O fato mais curioso na fusão da Varig com a TAM é que ninguém sabe direito quanto o governo federal irá gastar. Li que o BNDES ofereceu à empresa um empréstimo-ponte de 700 milhões de dólares, porém o presidente do banco, Carlos Lessa, negou-se a confirmar o número, alegando "segredo bancário". As companhias aéreas pleiteiam ajuda estatal porque foram prejudicadas pelo 11 de setembro. A Lufthansa também foi, mas acaba de anunciar um lucro de 400 milhões de dólares para o ano que vem. A Varig e a TAM também reclamam da desregulamentação do setor aéreo brasileiro. Qual desregulamentação? Desregulamentação foi o que aconteceu na Europa. O resultado está aqui na minha frente, no jornal. A Ryanair oferece passagens da Itália para a Inglaterra por menos de 25 dólares. E da Itália para a França por menos de 20. Para desregulamentar de verdade, o Brasil, antes de mais nada, deveria vender os aeroportos e fechar a Infraero.
A PanAm faliu. A TWA faliu. A Swissair faliu. Por que a Varig ou a TAM não podem falir? É a regra básica da economia: empresas mal administradas fecham as portas. Espero que as aeromoças da Varig estejam satisfeitas comigo.
sábado, agosto 09, 2003
Diogo Mainardi A van da literatura
"Qualquer um pode escrever um livro.
Duro mesmo é ficar no sofá, sem escrever
nada. Não escreva. Se realmente tiver de
escrever, trate o resto da humanidade aos
tapas e pontapés"
Ivan Lessa é o maior escritor brasileiro. Só que o Brasil é tão desgraçado que nosso maior escritor nunca se interessou em escrever um livro. Preferiu dedicar-se a não escrever. É muito mais difícil não escrever do que escrever. Qualquer um pode escrever um livro. Qualquer um pode publicá-lo. Duro mesmo é ficar deitado no sofá, sem escrever nada. Requer uma aceitação filosófica da própria transitoriedade. Requer o desprendimento de um sufi. Ivan Lessa resumiu sua determinação de não escrever da seguinte maneira: "Que nossa presença seja leve aos outros, ocupados com seus mistérios e empombações. Falemos baixo".

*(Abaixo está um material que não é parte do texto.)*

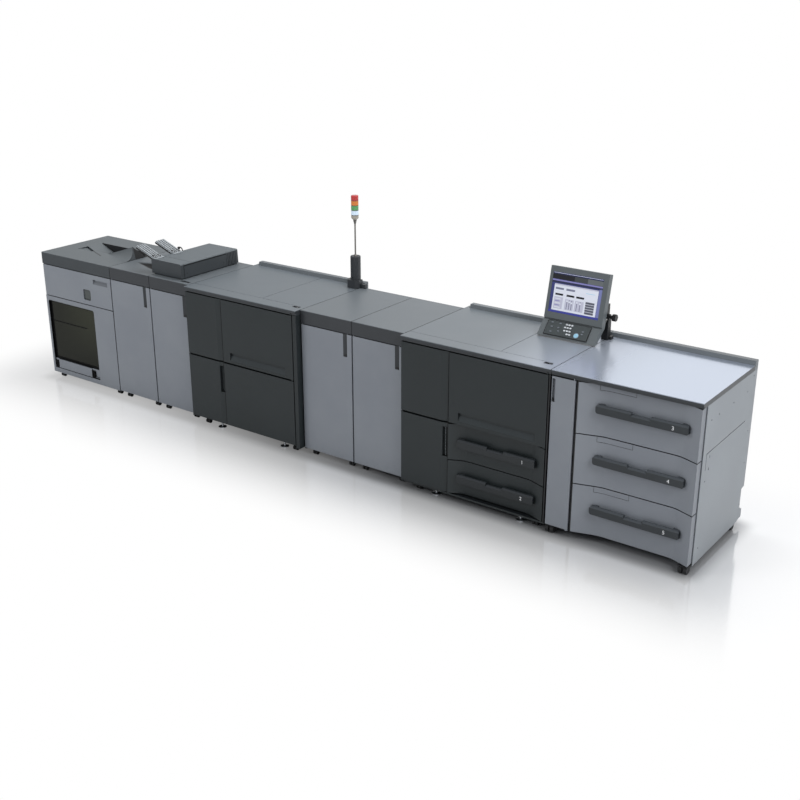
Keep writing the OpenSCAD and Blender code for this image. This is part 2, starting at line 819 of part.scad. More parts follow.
module unit_housings() {
    color(dark) {
        for (u = UNITS) {
            block(u[0] + hs, u[0] + u[1] - hs, unit_ch, y_unit_back, unit_base_z, unit_band_z);
            hinge_ear(unit_hinge(u[0], u[1]), y_unit, unit_ch + 1, unit_door_z0 - run_gap - ear_t);
            dock(u[0] - hs, u[0] + hs + 1);
        }
        for (x = [x_engine_2, x_engine_1])
            dock(x - hs - 1, x + hs);
    }
}

// Band and top of a unit in one piece, bevelled along its front
module band_top(x0, x1) {
    across(x0, x1)
        polygon([[y_unit, unit_band_z], [y_unit_back, unit_band_z], [y_unit_back, top_z],
            [y_unit + top_bevel, top_z], [y_unit, top_z - top_bevel]]);
}

module unit_tops() {
    slot_w_top = 76;
    slot_d_top = 13;
    color(top_grey)
    for (u = UNITS)
        difference() {
            band_top(u[0] + hs, u[0] + u[1] - hs);
            pin_bore(unit_hinge(u[0], u[1]), y_unit, unit_band_z - 1, unit_band_z + pin_l + 1);
            if (u[0] == x_fold)
                fold_hollow();
            if (u[0] == x_guide)
                translate([x_engine_2 - latch_in - slot_w_top, y_unit + latch_in, top_z - slot_d_top])
                    linear_extrude(slot_d_top + 1)
                        round_rect(slot_w_top, slot_d_top, slot_d_top / 3);
        }
}

// Trough in the folding unit's top: a leaning cone that opens and deepens towards the inserter
module fold_hollow() {
    fall = atan(hollow_d / hollow_l);
    spread = atan(hollow_w / 2 / hollow_l);
    lean = atan((cos(fall) - cos(spread)) / sin(fall));
    cone_l = hollow_l * 1.2;
    intersection() {
        translate([x_guide - hs - hollow_l, y_unit + hollow_in, top_z])
            rotate([0, 90 - lean, 0])
                cylinder(r1 = 0, r2 = cone_l * tan(lean + fall), h = cone_l, $fn = 120);
        block(x_fold, x_guide, y_unit, y_unit_back, unit_band_z, top_z + 1);
    }
}

module unit_door(x, w) {
    x0 = x + hs + unit_door_in;
    x1 = x + w - hs - unit_door_in;
    difference() {
        plate(x0, x1, y_unit, y_unit + door_t, unit_door_z0, unit_door_z1);
        scoop_grip(x1 - gap * 6 - slot_w, slot_w, unit_door_z1 - slot_h, unit_door_z1 + 1, y_unit, 1);
    }
    hinge_pins(unit_hinge(x, w), y_unit, unit_door_z0, unit_door_z1, gap + pin_l);
}
module relay_1_door() { color(light) unit_door(x_relay_1, relay_1_w); }
module relay_2_door() { color(light) unit_door(x_relay_2, relay_2_w); }
module fold_door() { color(light) unit_door(x_fold, fold_w); }
module guide_door() { color(light) unit_door(x_guide, guide_w); }

// ---------- sheet inserter ----------
ins_x0 = x_guide - 19;
ins_x1 = ins_x0 + inserter_w;
ins_y0 = y_unit + 58;
ins_y1 = ins_y0 + inserter_d;
ins_z0 = top_z + inserter_foot;
ins_z1 = top_z + inserter_h;
cap_y = ins_y1 - inserter_cap_l;

// Cross-section of the inserter, bevelled along its upper edges
module inserter_profile(grow) {
    b = 7;
    taper = 5;
    polygon([[ins_x0 - grow, ins_z0], [ins_x1 + grow, ins_z0], [ins_x1 - taper + grow, ins_z1 - b],
        [ins_x1 - taper - b + grow, ins_z1], [ins_x0 + b - grow, ins_z1], [ins_x0 - grow, ins_z1 - b]]);
}

module inserter_box() {
    lid_z = ins_z1 - 15;
    seam_d = 2;
    wrap = 30;
    hole_r = 4;
    hole_z = ins_z0 + 30;
    rib_pitch = 16;
    color(dark) {
        block(x_guide + hs + SINK, ins_x1 - inserter_foot, ins_y0 + inserter_foot,
            ins_y1 - inserter_foot, top_z, ins_z0 + SINK);
        difference() {
            facing(ins_y0, cap_y)
                inserter_profile(0);
            block(ins_x1 - 8, ins_x1 + 1, ins_y0 + wrap, cap_y, lid_z, lid_z + seam_w);
            block(ins_x1 - 8, ins_x1 + 1, ins_y0 + wrap, ins_y0 + wrap + seam_w, ins_z0 - 1, ins_z1 + 1);
            block(ins_x0 - 1, ins_x1 + 1, ins_y0 + seam_y, ins_y0 + seam_y + seam_w,
                ins_z1 - seam_d, ins_z1 + 1);
            for (y = [ins_y0 + 2 * wrap, cap_y - wrap])
                rod_x(ins_x1 - hole_r * 2, ins_x1 + 1, y, hole_z, hole_r);
        }
        facing(cap_y - SINK, cap_y + seam_d + SINK)
            inserter_profile(-seam_d);
        difference() {
            facing(cap_y + seam_d, ins_y1)
                inserter_profile(0);
            for (y = [cap_y + rib_pitch : rib_pitch : ins_y1 - rib_pitch])
                block(ins_x1 - 8, ins_x1 + 1, y, y + 2 * seam_d, ins_z0 - 1, ins_z1 - 12);
        }
    }
}

// Cross-section of a sheet guide: thin plate with four raised slats and two cheeks
module guide_section() {
    plate_t = 3;
    slat_w = 13;
    slat_h = 7;
    cheek_t = 3;
    cheek_h = 14;
    pitch = (guide_plate_w - 2 * cheek_t) / 4;
    square([guide_plate_w, plate_t]);
    for (i = [0 : 3])
        translate([cheek_t + pitch * (i + 0.5) - slat_w / 2, plate_t - SINK])
            square([slat_w, slat_h]);
    for (y = [0, guide_plate_w - cheek_t])
        translate([y, plate_t - cheek_h])
            square([cheek_t, cheek_h]);
}

// Tilted sheet guide whose round-cornered foot plate lies on the inserter's left edge
module sheet_guide(y) {
    foot_x = ins_x0 + 20;
    foot_w = 46;
    foot_h = 4;
    tip_r = 14;
    color(light) {
        intersection() {
            translate([foot_x, y, ins_z1 - foot_h])
                rotate([0, guide_tilt, 0])
                    translate([-guide_l, 0, 0])
                        rotate([90, 0, 90])
                            linear_extrude(guide_l)
                                guide_section();
            difference() {
                translate([foot_x - guide_l, y, ins_z1 - tip_r * 2])
                    linear_extrude(guide_l)
                        round_rect(guide_l, guide_plate_w, tip_r);
                block(ins_x0 - run_gap, foot_x + 1, y - 1, y + guide_plate_w + 1, ins_z0, ins_z1);
            }
        }
        plate(ins_x0 + 2, ins_x0 + foot_w, y, y + guide_plate_w, ins_z1, ins_z1 + foot_h, tip_r);
    }
}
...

Eu escrevi livros. Um monte de livros. Cheios de mistérios e empombações. Quem melhor definiu minha carreira literária foram os humoristas do Casseta e Planeta. Alguns anos atrás, contaram que um assassino, fugindo da polícia, escondeu-se dentro de um dos meus romances, o único lugar que ninguém jamais abriria. No domingo passado, o mesmo Casseta e Planeta voltou ao assunto e retratou-me nos fundos de uma van, a caminho de um festival de literatura em Parati, amolando o tempo todo meus companheiros de viagem, Luis Fernando Verissimo, Arnaldo Jabor e Marilena Chaui. Acontece que agora eu não escrevo mais. Desci da van literária. Como um alcoólatra numa reunião do AA, um dia me levantei da cadeira e jurei que nunca mais escreveria um romance. Há seis anos, quatro meses e duas semanas não faço uma linha de literatura. De tempos em tempos, sou tentado a retomar o hábito, sobretudo depois da noite de autógrafos de algum amigo. Ivan Lessa já disse que o único bom motivo para escrever um livro é irritar os amigos. Ele disse também que amigos custam um dinheirão e, ao contrário de liquidificador, não vêm com garantia. Bem melhor que ter um amigo é ter um conhecido no pub.
Conheci Ivan Lessa em Londres, em 1981. Todas as quartas-feiras almoçava com ele num restaurante chinês no centro da cidade. Ele sempre me levava três livros, dentro de um saco de supermercado. Eu lia tudo e devolvia na semana seguinte. Para ler os livros que ele me emprestava, fui negligenciando os estudos universitários na London School of Economics, até largá-los definitivamente, no fim do 1º ano. Em sua recente passagem por Londres, Lula recebeu uma homenagem da London School of Economics. O reitor chegou a chorar. Eu já era grato a Ivan Lessa por ter sabotado minha carreira estudantil. Depois da homenagem a Lula, fiquei duplamente grato. Embora eu não devesse falar desse jeito. Era divertido debochar do Lula nas primeiras semanas de governo, quando ninguém debochava dele. Agora todo mundo debocha, até o Casseta e Planeta.
Aprendi muitas coisas com Ivan Lessa. Algumas delas, só entendi recentemente. Isso de não sair escrevendo um romance atrás do outro, para mim, foi uma conquista difícil, que precisou de muito esforço e muita autoflagelação. Como nem todo mundo teve a sorte de ter um tutor como Ivan Lessa, estou passando adiante suas lições aqui, agora, de graça. Lição número 1: não escreva. Lição número 2: se realmente tiver de escrever, "trate o resto da humanidade aos tapas e pontapés".